▸ What the task asks:
Can the data below be set down again exactly, line for line?

▸ Dataset section:
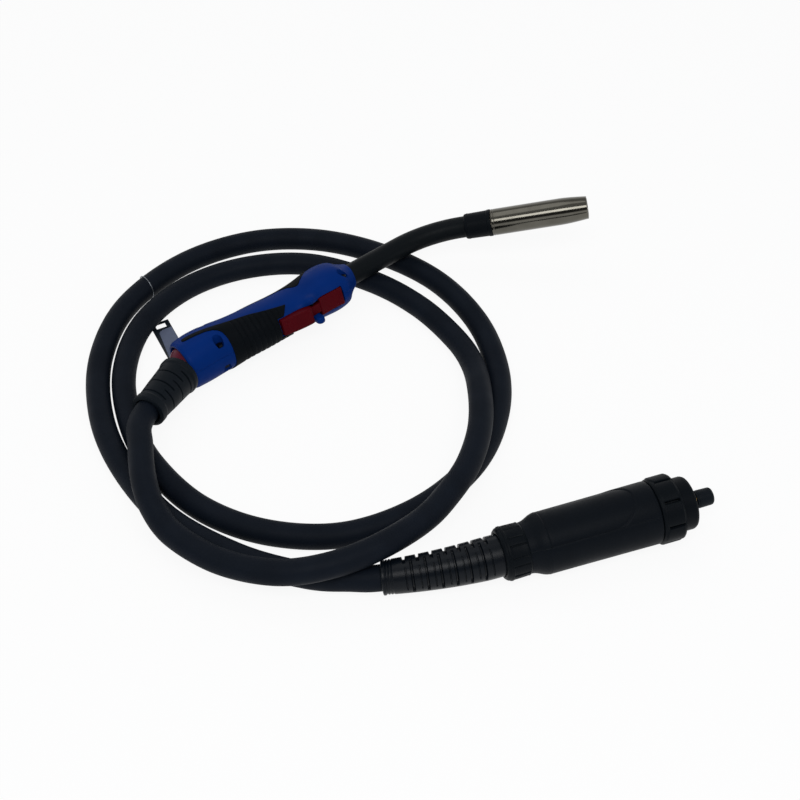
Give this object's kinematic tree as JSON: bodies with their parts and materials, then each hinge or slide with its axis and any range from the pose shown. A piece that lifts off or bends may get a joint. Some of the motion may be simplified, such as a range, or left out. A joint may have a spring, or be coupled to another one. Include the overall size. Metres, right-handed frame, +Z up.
{
  "type": "gas metal arc welding torch",
  "caption": "Hand-held wire welding torch: ball-jointed pistol-shaped handle with trigger, bent neck and gas nozzle, coiled coaxial cable with a central plug.",
  "frame": {"origin": "centre of the footprint of the torch and handle, on the surface it lies on", "axes": "+X towards the gas nozzle and the plug, +Y across the coil away from the plug, +Z up from the surface it lies on"},
  "size_m": [0.5, 0.4101, 0.0757],
  "materials": {
    "nozzle_metal": "satin nickel-plated",
    "black_insulator": "satin",
    "insulator": "fibre-reinforced, matt",
    "spring_steel": "bright",
    "brass": "machined",
    "copper": "machined copper",
    "neck_black": "satin insulating cover",
    "steel": "bright",
    "blue_plastic": "finely textured satin",
    "soft_black": "soft-touch",
    "black_steel": "blackened",
    "red_plastic": "satin",
    "black_plastic": "satin",
    "wire_white": "smooth",
    "lead_rubber": "matt",
    "white_plastic": "smooth",
    "boot_rubber": "matt",
    "cable_rubber": "matt, faint extrusion lines",
    "tie_black": "smooth",
    "tag_card": "smooth",
    "housing_plastic": "finely textured",
    "cap_rubber": "matt"
  },
  "bodies": {
    "cable": {"power_cable": "cable_rubber", "cable_ferrule": "brass", "coil_tie": "tie_black", "hang_tag": "tag_card", "cable_boot": "boot_rubber", "gland_nut": "black_plastic", "gland_seal": "boot_rubber", "housing_upper": "housing_plastic", "housing_lower": "housing_plastic", "housing_screws": "black_steel", "plug_core": "brass", "plug_face": "black_plastic", "plug_stem": "brass", "stem_ring": "boot_rubber", "pin_barrels": "brass", "retaining_ring": "spring_steel"},
    "ball": {"swivel_ball": "red_plastic", "swivel_boot": "boot_rubber"},
    "seat": {"ball_seat": "white_plastic"},
    "handle": {"handle_shell_left": "blue_plastic", "handle_shell_right": "blue_plastic", "grip_left": "soft_black", "grip_right": "soft_black", "thumb_pad_left": "soft_black", "thumb_pad_right": "soft_black", "shell_screws": "black_steel", "shell_nuts": "steel", "trigger_pin": "steel", "trigger_spring": "spring_steel", "microswitch": "black_plastic", "switch_wires": "wire_white", "core_lead": "lead_rubber", "neck_cover": "neck_black", "neck_core": "brass", "neck_nut": "brass", "wire_liner": "steel", "nozzle_sleeve": "black_insulator", "nozzle_seat": "insulator", "snap_ring": "spring_steel", "tip_holder": "brass", "contact_tip": "copper"},
    "trigger": {"trigger": "red_plastic"},
    "plunger": {"switch_plunger": "red_plastic"},
    "nozzle": {"gas_nozzle": "nozzle_metal"},
    "collar": {"collar_nut": "black_plastic"},
    "pin_a": {"control_pin_a": "brass"},
    "pin_b": {"control_pin_b": "brass"},
    "cap": {"stem_cap": "cap_rubber"}
  },
  "joints": [
    {"name": "cable_twist", "type": "hinge", "parent": "cable", "child": "ball", "pos_m": [-0.1505, -0.0485, 0.0219], "axis": [-0.4036, -0.9098, 0.0971], "range_deg": [0, 90]},
    {"name": "ball_tilt", "type": "hinge", "parent": "ball", "child": "seat", "pos_m": [-0.1505, -0.0485, 0.0219], "axis": [0.6088, -0.7934, 0], "range_deg": [0, 6]},
    {"name": "handle_roll", "type": "hinge", "parent": "seat", "child": "handle", "pos_m": [-0.1505, -0.0485, 0.0219], "axis": [-0.7925, -0.6081, -0.0471], "range_deg": [0, 60]},
    {"name": "trigger_pull", "type": "hinge", "parent": "handle", "child": "trigger", "pos_m": [-0.04992, 0.00457, 0.03304], "axis": [0.2137, -0.2045, -0.9552], "range_deg": [0, 4], "stiffness_Nm_per_rad": 0.9, "springref_deg": -4.98},
    {"name": "plunger_slide", "type": "slide", "parent": "handle", "child": "plunger", "axis": [-0.5712, 0.7671, -0.292], "range_m": [0, 0.0016]},
    {"name": "nozzle_pull", "type": "slide", "parent": "handle", "child": "nozzle", "axis": [0.9743, -0.0272, 0.2238], "range_m": [0, 0.06]},
    {"name": "collar_turn", "type": "hinge", "parent": "cable", "child": "collar", "pos_m": [0.21285, -0.2107, 0.02668], "axis": [0.9535, 0.2988, 0.0401], "continuous": true},
    {"name": "pin_a_press", "type": "slide", "parent": "cable", "child": "pin_a", "axis": [-0.9535, -0.2988, -0.0401], "range_m": [0, 0.002], "stiffness_N_per_m": 600, "springref_m": -0.002},
    {"name": "pin_b_press", "type": "slide", "parent": "cable", "child": "pin_b", "axis": [-0.9535, -0.2988, -0.0401], "range_m": [0, 0.002], "stiffness_N_per_m": 600, "springref_m": -0.002},
    {"name": "cap_pull", "type": "slide", "parent": "cable", "child": "cap", "axis": [0.9535, 0.2988, 0.0401], "range_m": [0, 0.02]}
  ],
  "couplings": [
    {"joint": "plunger_slide", "follows": "trigger_pull", "m_per_rad": 0.0187}
  ]
}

▸ Full response:
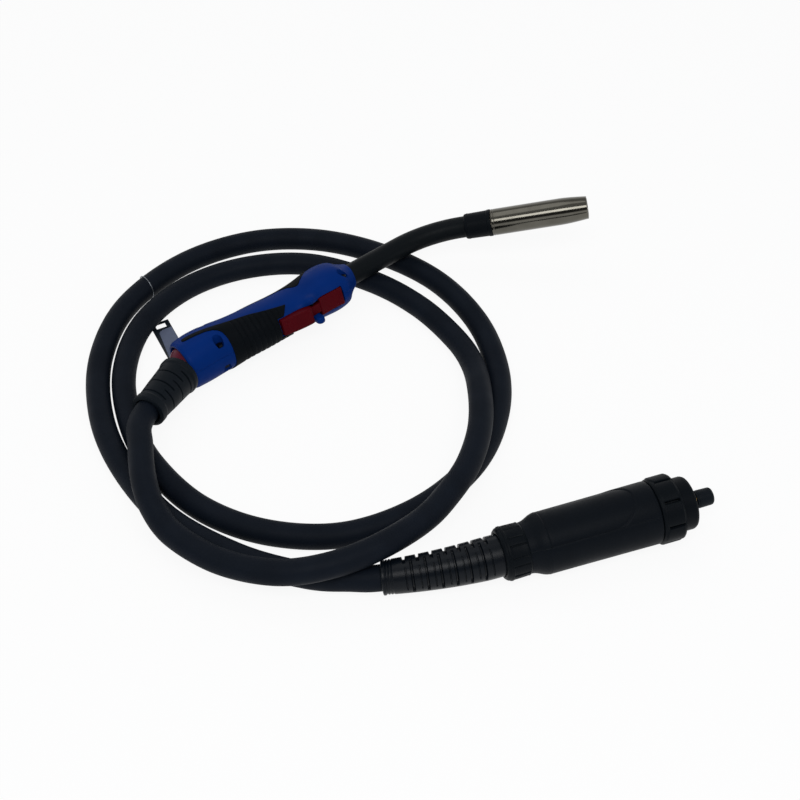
Give this object's kinematic tree as JSON: bodies with their parts and materials, then each hinge or slide with its axis and any range from the pose shown. A piece that lifts off or bends may get a joint. Some of the motion may be simplified, such as a range, or left out. A joint may have a spring, or be coupled to another one. Include the overall size. Metres, right-handed frame, +Z up.
{
  "type": "gas metal arc welding torch",
  "caption": "Hand-held wire welding torch: ball-jointed pistol-shaped handle with trigger, bent neck and gas nozzle, coiled coaxial cable with a central plug.",
  "frame": {"origin": "centre of the footprint of the torch and handle, on the surface it lies on", "axes": "+X towards the gas nozzle and the plug, +Y across the coil away from the plug, +Z up from the surface it lies on"},
  "size_m": [0.5, 0.4101, 0.0757],
  "materials": {
    "nozzle_metal": "satin nickel-plated",
    "black_insulator": "satin",
    "insulator": "fibre-reinforced, matt",
    "spring_steel": "bright",
    "brass": "machined",
    "copper": "machined copper",
    "neck_black": "satin insulating cover",
    "steel": "bright",
    "blue_plastic": "finely textured satin",
    "soft_black": "soft-touch",
    "black_steel": "blackened",
    "red_plastic": "satin",
    "black_plastic": "satin",
    "wire_white": "smooth",
    "lead_rubber": "matt",
    "white_plastic": "smooth",
    "boot_rubber": "matt",
    "cable_rubber": "matt, faint extrusion lines",
    "tie_black": "smooth",
    "tag_card": "smooth",
    "housing_plastic": "finely textured",
    "cap_rubber": "matt"
  },
  "bodies": {
    "cable": {"power_cable": "cable_rubber", "cable_ferrule": "brass", "coil_tie": "tie_black", "hang_tag": "tag_card", "cable_boot": "boot_rubber", "gland_nut": "black_plastic", "gland_seal": "boot_rubber", "housing_upper": "housing_plastic", "housing_lower": "housing_plastic", "housing_screws": "black_steel", "plug_core": "brass", "plug_face": "black_plastic", "plug_stem": "brass", "stem_ring": "boot_rubber", "pin_barrels": "brass", "retaining_ring": "spring_steel"},
    "ball": {"swivel_ball": "red_plastic", "swivel_boot": "boot_rubber"},
    "seat": {"ball_seat": "white_plastic"},
    "handle": {"handle_shell_left": "blue_plastic", "handle_shell_right": "blue_plastic", "grip_left": "soft_black", "grip_right": "soft_black", "thumb_pad_left": "soft_black", "thumb_pad_right": "soft_black", "shell_screws": "black_steel", "shell_nuts": "steel", "trigger_pin": "steel", "trigger_spring": "spring_steel", "microswitch": "black_plastic", "switch_wires": "wire_white", "core_lead": "lead_rubber", "neck_cover": "neck_black", "neck_core": "brass", "neck_nut": "brass", "wire_liner": "steel", "nozzle_sleeve": "black_insulator", "nozzle_seat": "insulator", "snap_ring": "spring_steel", "tip_holder": "brass", "contact_tip": "copper"},
    "trigger": {"trigger": "red_plastic"},
    "plunger": {"switch_plunger": "red_plastic"},
    "nozzle": {"gas_nozzle": "nozzle_metal"},
    "collar": {"collar_nut": "black_plastic"},
    "pin_a": {"control_pin_a": "brass"},
    "pin_b": {"control_pin_b": "brass"},
    "cap": {"stem_cap": "cap_rubber"}
  },
  "joints": [
    {"name": "cable_twist", "type": "hinge", "parent": "cable", "child": "ball", "pos_m": [-0.1505, -0.0485, 0.0219], "axis": [-0.4036, -0.9098, 0.0971], "range_deg": [0, 90]},
    {"name": "ball_tilt", "type": "hinge", "parent": "ball", "child": "seat", "pos_m": [-0.1505, -0.0485, 0.0219], "axis": [0.6088, -0.7934, 0], "range_deg": [0, 6]},
    {"name": "handle_roll", "type": "hinge", "parent": "seat", "child": "handle", "pos_m": [-0.1505, -0.0485, 0.0219], "axis": [-0.7925, -0.6081, -0.0471], "range_deg": [0, 60]},
    {"name": "trigger_pull", "type": "hinge", "parent": "handle", "child": "trigger", "pos_m": [-0.04992, 0.00457, 0.03304], "axis": [0.2137, -0.2045, -0.9552], "range_deg": [0, 4], "stiffness_Nm_per_rad": 0.9, "springref_deg": -4.98},
    {"name": "plunger_slide", "type": "slide", "parent": "handle", "child": "plunger", "axis": [-0.5712, 0.7671, -0.292], "range_m": [0, 0.0016]},
    {"name": "nozzle_pull", "type": "slide", "parent": "handle", "child": "nozzle", "axis": [0.9743, -0.0272, 0.2238], "range_m": [0, 0.06]},
    {"name": "collar_turn", "type": "hinge", "parent": "cable", "child": "collar", "pos_m": [0.21285, -0.2107, 0.02668], "axis": [0.9535, 0.2988, 0.0401], "continuous": true},
    {"name": "pin_a_press", "type": "slide", "parent": "cable", "child": "pin_a", "axis": [-0.9535, -0.2988, -0.0401], "range_m": [0, 0.002], "stiffness_N_per_m": 600, "springref_m": -0.002},
    {"name": "pin_b_press", "type": "slide", "parent": "cable", "child": "pin_b", "axis": [-0.9535, -0.2988, -0.0401], "range_m": [0, 0.002], "stiffness_N_per_m": 600, "springref_m": -0.002},
    {"name": "cap_pull", "type": "slide", "parent": "cable", "child": "cap", "axis": [0.9535, 0.2988, 0.0401], "range_m": [0, 0.02]}
  ],
  "couplings": [
    {"joint": "plunger_slide", "follows": "trigger_pull", "m_per_rad": 0.0187}
  ]
}